As per the memo, Pennsylvania would stand to generate $137 million in revenue from online gambling for the state’s 2016-17 budget solely from licensing fees. Under the bill, the internet gaming license that would be required and only made available to the state’s 12 large casinos and racinos would carry a cost of $10 million.
The bill also includes an array of other licensing/start-up fees, including $5 million each for internet gaming vendors, an airport tablet gaming fee in Philadelphia and Pittsburgh of $2.5 million apiece, and a $2.5 million license fee for DFS operators.

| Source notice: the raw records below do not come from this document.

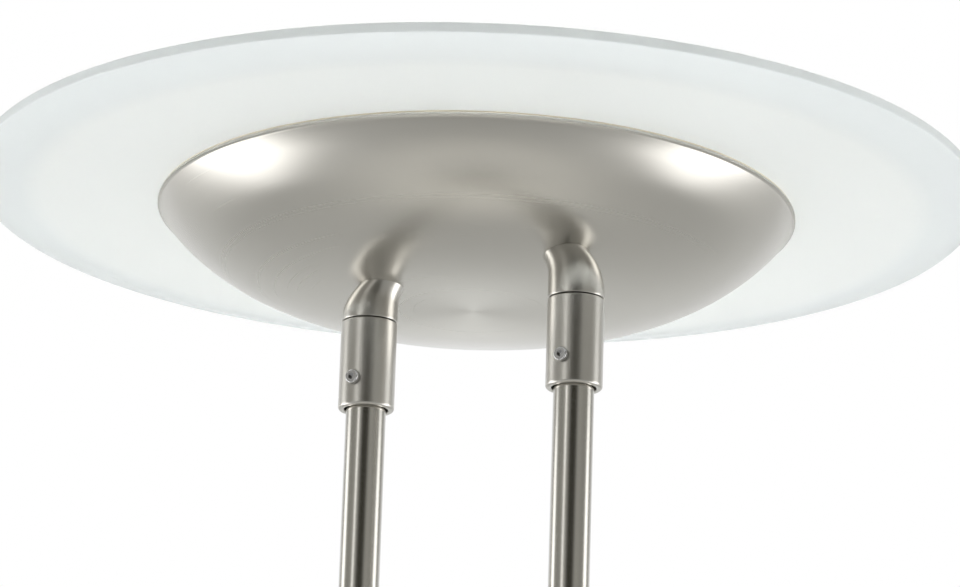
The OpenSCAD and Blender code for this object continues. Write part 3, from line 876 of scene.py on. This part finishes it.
def make_dimmer_screws():
    """The two screws that clamp the case round the poles."""
    head_h = 2.4 * MM
    shank_l = 18 * MM
    y = POLE_Y + CASE_SCREW_SEAT
    screws = [
        socket_screw("case_screw", M3_HEAD_R, head_h, M3_R, shank_l, (x, y, DIMMER_Z), (0, 1, 0))
        for x in (LEFT_X - CASE_SCREW_X, RIGHT_X + CASE_SCREW_X)
    ]
    return finish_piece(join("case_screws", screws), STEEL, "steel", "dimmer_screws")


def knob_outline():
    """Section of the knob: a recess at the back, a blind bore for the shaft, a dished face."""
    recess_r = 5.5 * MM
    recess = KNOB_BACK + 4 * MM
    dish = KNOB_FRONT - 0.4 * MM
    dish_edge = 0.3 * MM
    return rounded([
        (SHAFT_R, recess), (recess_r, recess), (recess_r, KNOB_BACK, 0.2 * MM),
        (KNOB_R, KNOB_BACK, 0.5 * MM), (KNOB_R, KNOB_BACK + 2 * MM), (KNOB_R, KNOB_BACK + 4 * MM),
        (KNOB_R, KNOB_FRONT - 4 * MM), (KNOB_R, KNOB_FRONT - 2.4 * MM), (KNOB_R, KNOB_FRONT, 1.2 * MM),
        (KNOB_R - 2 * MM, KNOB_FRONT, dish_edge), (KNOB_R - 2.6 * MM, dish, dish_edge),
        (0, dish), (0, SHAFT_END), (SHAFT_R, SHAFT_END),
    ])


def knurl(knob):
    """Presses fine ridges into the knob's side."""
    ridges = 54
    depth = 0.35 * MM
    skin = KNOB_R - 0.2 * MM
    low, high = KNOB_BACK + 1.5 * MM, KNOB_FRONT - 2 * MM
    for v in knob.data.vertices:
        x, y, z = v.co
        r = math.hypot(x, y)
        if r > skin and low < z < high:
            groove = (0.5 + 0.5 * math.cos(ridges * math.atan2(y, x))) ** 2
            pressed = r - depth * groove
            v.co = (x * pressed / r, y * pressed / r, z)


def make_knob():
    """Knurled knob with a spun face, a recess for the bush and a pointer groove."""
    half = 0.6 * MM
    face = POLE_Y - KNOB_FRONT
    top = DIMMER_Z + KNOB_R
    knob = lathe("knob_turned", knob_outline(), segments=432)
    knurl(knob)
    point_along(knob, (POLE_MID_X, POLE_Y, DIMMER_Z), (0, -1, 0))
    groove = box_cutter(
        (POLE_MID_X - half, face - 1 * MM, top - 7 * MM),
        (POLE_MID_X + half, face + 0.8 * MM, top + 1 * MM),
    )
    cut(knob, groove)
    return finish_piece(knob, KNOB_METAL, "satin_nickel", "dimmer_knob", body="knob")


def make_shaft():
    """Plastic shaft of the potentiometer."""
    outline = rounded([
        (0, SHAFT_START), (SHAFT_R, SHAFT_START, 0.2 * MM),
        (SHAFT_R, SHAFT_END, 0.4 * MM), (0, SHAFT_END),
    ])
    shaft = lathe("knob_shaft", outline, segments=64)
    point_along(shaft, (POLE_MID_X, POLE_Y, DIMMER_Z), (0, -1, 0))
    return finish_piece(shaft, WHITE_PLASTIC, "white_plastic", "dimmer_shaft", body="knob")


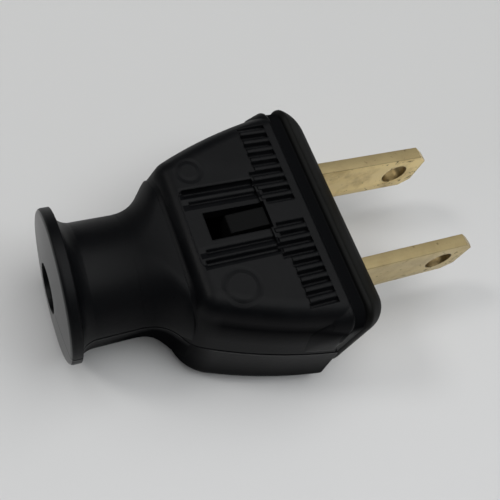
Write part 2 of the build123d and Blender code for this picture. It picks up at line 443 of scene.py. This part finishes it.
def painted_wall_neck_shade(skin):
    """Painted shade: bands of the walls above and below their middle, the neck's root and underside."""
    on_body = ((skin.x - BODY_STARTS) / BODY_FADE).clipped()
    walls = [skin.line(skin.z - place * MM, half * MM) * amount for place, half, amount in WALL_SHADE]
    root = skin.line(skin.x - NECK_ROOT, NECK_ROOT_HALF) * NECK_ROOT_SHADE
    on_neck = (1.0 - on_body) * (1.0 - skin.x.below(FLANGE_STARTS))
    under = ((0.0 - skin.z) / UNDER_NECK_FADE).clipped() * on_neck * UNDER_NECK_SHADE
    return ((walls[0] + walls[1]) * on_body + root + under).clipped()


# These bands on each wall are painted shade.
print("worn bands on each wall:", len(WALL_SHADE))

# %% [markdown]
# The skin itself is satin: roughness drifts in soft patches, and a fine grain breaks the reflections.
# Dust makes the black a little greyer here and there, and the end face round the cord's hole is shinier.
# A noise is given by its scale in features per metre, its detail and its roughness.
# The heights of the marks are in millimetres, because the bump's own distance is one millimetre.
# A Bevel node rounds the reflections along every sharp edge, as a mould does, with no extra faces.

# %% Black shell
SHELL_BLACK = colour(0.0019, 0.0021, 0.0027)
SHELL_DUSTY = colour(0.0072, 0.0074, 0.0082)
SHELL_GLOSS = 0.105
SHELL_ROUGH = 0.34
PATCHES, PATCH_ROUGH = (170.0, 5.0, 0.6), 0.12
CLOUDS, CLOUD_ROUGH, CLOUD_HEIGHT = (420.0, 4.0, 0.6), 0.06, 0.015
PATCH_DUST = (0.42, 2.2)
PATCH_DUST_AMOUNT = 0.7
CLOUD_DUST = (0.5, 2.0)
CLOUD_DUST_AMOUNT = 0.4
GRAIN, GRAIN_STRENGTH = (2600.0, 3.0, 0.6), 0.22
GRAIN_HEIGHT = 0.05 * MM
EDGE_EASE = 0.22 * MM
PARTING_HALF = 0.25 * MM
PARTING_HEIGHT = 0.18
PIN_MARK_DEPTH, PIN_MARK_ROUGH = 0.06, 0.1
PANEL_BAND_DEPTH = 0.20
END_FACE_STARTS = -32.3 * MM
END_FACE_SHINE, END_FACE_ROUGH = 0.6, 0.3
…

The memo also details that taxes on revenue from online gaming and DFS would be 25 percent, a significant reduction from the current 54 percent tax on slot revenue and 16 percent tax on table game revenue in the state’s land-based casinos, but a notable bump up from HB 1887’s online tax rate of 16 percent and DFS operator rate of 12 percent. Costa’s proposal would allow all casino games, including slots and table games, to be available online, although Internet gaming would be prohibited on casino property because of the difference in tax rates.
His proposal also would authorize iGaming tablets at the Philadelphia and Pittsburgh airports for a five-year pilot period and permit online lottery games.
Meanwhile, over in the House, Republican senators Kim Ward and Mario Scavello reportedly will work with other Republican leaders in the Senate on putting together a co-sponsorship memo on a comprehensive gaming bill that may also legalize ancillary slot facilities and allow gambling for travelers in the state’s airports.